A few interesting patent applications from Apple have recently surfaced, showing they have some bold ideas surrounding Find My iPhone, social-matching, and a way to lock the camera so we can't make bootleg concert recordings and plaster them on YouTube (?!).

Reminder: Apple, like any big company, routinely patents just about anything and everything they dream up, and there's no way to know when, or if, they'll use any them in actual, shipping products. Still, it's interesting to see what they're working on deep inside the secret Cupertino labs...

Follow on after the break for the roundup!

Find My iPhone

First off, Apple has applied for a patent describing a much more control-oriented Find My iPhone feature with additional security and deeper system integration. Find My iPhone currently lets users remotely lock their iPhone, wipe their data, locate the iPhone on a map or send a personalized message to the device.

This is all nice, but Apple may decide to up the ante and provide much deeper control for the corporate and enterprise environment and better assistance for recovering a lost iPhone.

  • Selective data scrambling and wiping lets users define whether to scramble certain data or to wipe specific data instead of clearing the entire device. Users can avoid wiping all data by scrambling emails, contacts etc making the data unusable, or selectively wiping only sensitive data while keeping other data intact.
  • Unauthorized user detection is a method of detecting when someone other than yourself has tried to access your iPhone after a certain number of incorrect passcodes have been entered. Once the threshold has been met, the iPhone puts itself into a higher security mode with surveillance options for transmitting audio and video from the front-facing camera, thus giving the owner a higher probability of recovering the lost iPhone.
  • Limited functionality allows for locking down an iPhone by turning off certain features, letting an unauthorized user perform tasks with limited capability and functions. The owner can the device to disable cellular data, phone, SMS and other capabilities as to not incur charges on their monthly phone bill. It also offers a function to disable VPN capabilities for better protection of corporate data if the device is lost or stolen.

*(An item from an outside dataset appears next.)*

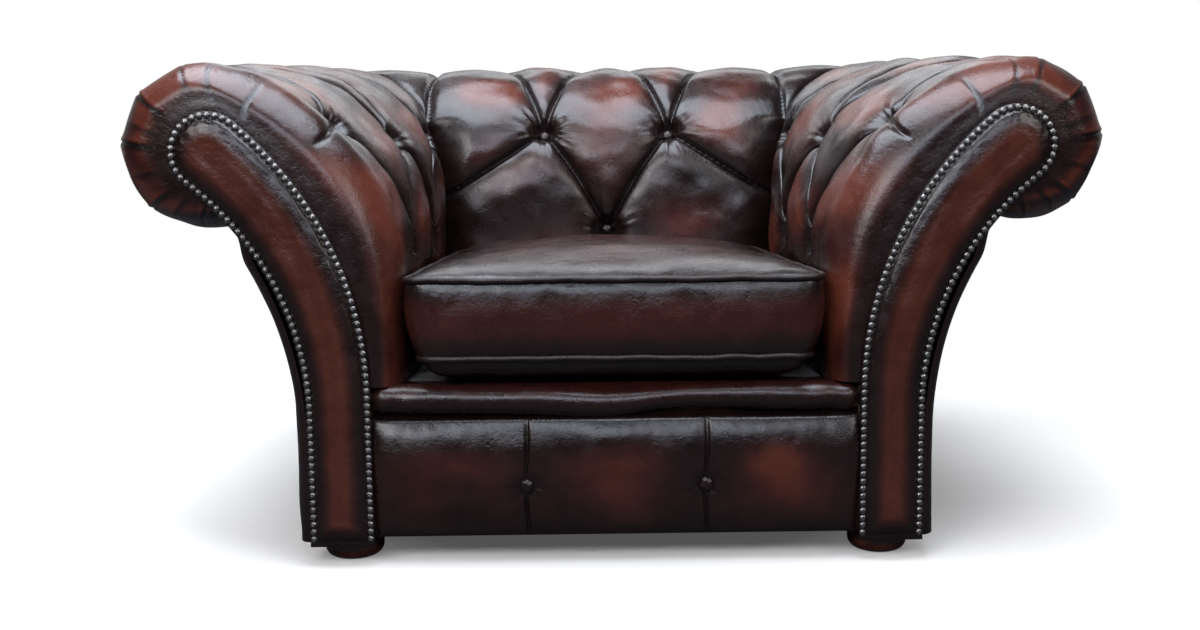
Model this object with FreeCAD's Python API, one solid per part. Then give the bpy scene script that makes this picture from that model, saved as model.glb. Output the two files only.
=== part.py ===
"""Chesterfield club armchair, built as the real chair is built.

Frame: +X to the sitter's left as seen from the front, -Y is the front, +Z up.
The origin is on the floor under the middle of the chair. Millimetres.
"""
import FreeCAD, Part
import os
from math import acos, asin, atan2, cos, exp, hypot, pi, radians, sin, sqrt, tan

V = FreeCAD.Vector

# Overall layout
front_plane = -450.0          # Y of the plane that the two arm facings lie in
seat_half_width = 274.0       # inner arm face from the centre line
seat_depth = 582.0            # facing plane to the inner back face
shell_thickness = 136.0       # inner face to outer panel, at the base
frame_bottom = 38.0

# Arm facing: the nail line
facing_inner_x = 316.0
facing_outer_x = 389.0
facing_inner_bend_z = 225.0
facing_outer_bend_z = 200.0
facing_head_x = 502.0
facing_head_z = 530.0
facing_head_r = 46.0
facing_bottom = 31.0
facing_margin = 5.0           # leather outside the nail line
facing_thickness = 6.0
facing_crown = 7.0
facing_crown_width = 22.0
board_margin = 3.0            # timber outside the nail line

# Arm roll at its front end and at the rear corner
roll_front_x = 527.0
roll_front_z = 539.0
roll_front_r = 103.0
arm_front_bend_z = 371.0
roll_rear_offset = 230.0      # roll centre behind the inner face, at the back
roll_rear_z = 582.0
roll_rear_r = 100.0
rear_bend_z = 490.0
front_round = 70.0            # depth of the rounded front end of the arm
tuck_angle = -115.0           # where the roll's leather ends underneath, degrees

# Deep buttoning
button_pitch = 214.0
first_button_depth = 103.0    # facing plane to the first button of an arm
row_a_z = 400.0
row_rise = 165.0              # row A to row B along the surface
front_row_rise = 33.0         # the first button of an arm sits this much higher
row_c_past_crest = 84.0
corner_meet_z = 457.0         # where the back's outer pleats run into the corner
pleat_depth = 13.0
button_recess = 30.0
pleat_width = 45.0
recess_width = 9.0            # half the flat place under a button
recess_spread = 30.0
corner_fade = 40.0
arm_fan_start = 330.0         # where the pleats begin to fan out to the rear corner
back_fan_start = 150.0
button_radius = 9.0
button_height = 6.5
button_shank_radius = 1.6
button_shank_length = 30.0
button_sink = 1.5

# Upholstery
pad_bottom = 232.0
pad_thickness = 85.0
web_bend_z = 385.0
cover_thickness = 3.0
panel_thickness = 21.0
panel_bottom = 33.0
panel_front_bend_z = 170.0
panel_front_top_x = 497.0
panel_front_top_z = 437.0
panel_rear_bend_z = 200.0
panel_rear_rise = 285.0
panel_rear_reach = 62.0
panel_front_round = 24.0
panel_front_steps = (0.0, 3.0, 9.0, 16.0)
panel_turn_room = 40.0        # straight part ends this far before the rear corner

# Timber
board_thickness = 22.0
rail_thickness = 28.0
rail_top = 190.0
top_rail_size = 44.0
tacking_rail_height = 27.0
tacking_rail_depth = 40.0
back_post_x = 296.0
rear_board_depth = 650.0      # facing plane to the rear arm board
rear_board_inner_x = 345.0
rear_board_head_r = 38.0
rear_head_drop = 10.0         # rear board's head under the roll's centre
board_bend_drop = 70.0        # boards bend lower than the leather
rear_board_bend_rise = 40.0
post_bend_rise = 30.0
corner_block_leg = 90.0
corner_block_height = 60.0
corner_block_bevel = 0.35     # share of a leg left square at its tip
screw_radius = 2.4
screw_head_radius = 4.6
screw_head_height = 3.0
screw_length = 42.0
scroll_screw_heights = (80.0, 152.0)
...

Making friends just got easier

A second new patent application reveals that Apple has some ambitious ideas to make the process of finding friends with similar interests a lot easier. Tapping into location data, interests, books and other data stored on the iPhone will help match you up with other iPhone users with similar interests.

Social networks are a well known phenomenon, and various electronic systems to support social networking are known. Growing a social network can mean that a person needs to discover like-minded or compatible people who have similar interests or experiences to him or her. Identifying like-minded people, however, often requires a substantial amount of and time and effort because identifying new persons with common interests for friendships is difficult. For example, when two strangers meet, it may take a long and awkward conversation to discover their common interests or experiences.

Common interests and experiences of two or more users located close to each other can be identified from content, including automatically created usage data of the mobile devices. Usage data of a mobile device can be created based on activities performed on the mobile device (e.g., songs downloaded), a trajectory of the mobile device (e.g., places traveled), or other public data available from the mobile device (e.g., pictures shared).

All of this would be opt-in to help avoid privacy concerns, but the location-based services are quite interesting to say the least. As an example, if you tend to visit a specific coffee shop in your town, your iPhone could match you up with another iPhone user who also frequents that location. The idea is to make it easier to discover like-minded people and help spark up friendships that wouldn't otherwise be as easy to start.

Recording at concerts is a no-no

Lastly, Apple plans to build a system that will determine when users are trying to record or stream live video at concerts and events, and subsequently turn off camera functionality on the device. It works by using infrared sensors that can tell when people in the crowd are recording and sends a signal to the device to disable the camera. Users would still be able to send and receive text messages, calls, data etc.

That... seem a little "Big Brother" to anyone else?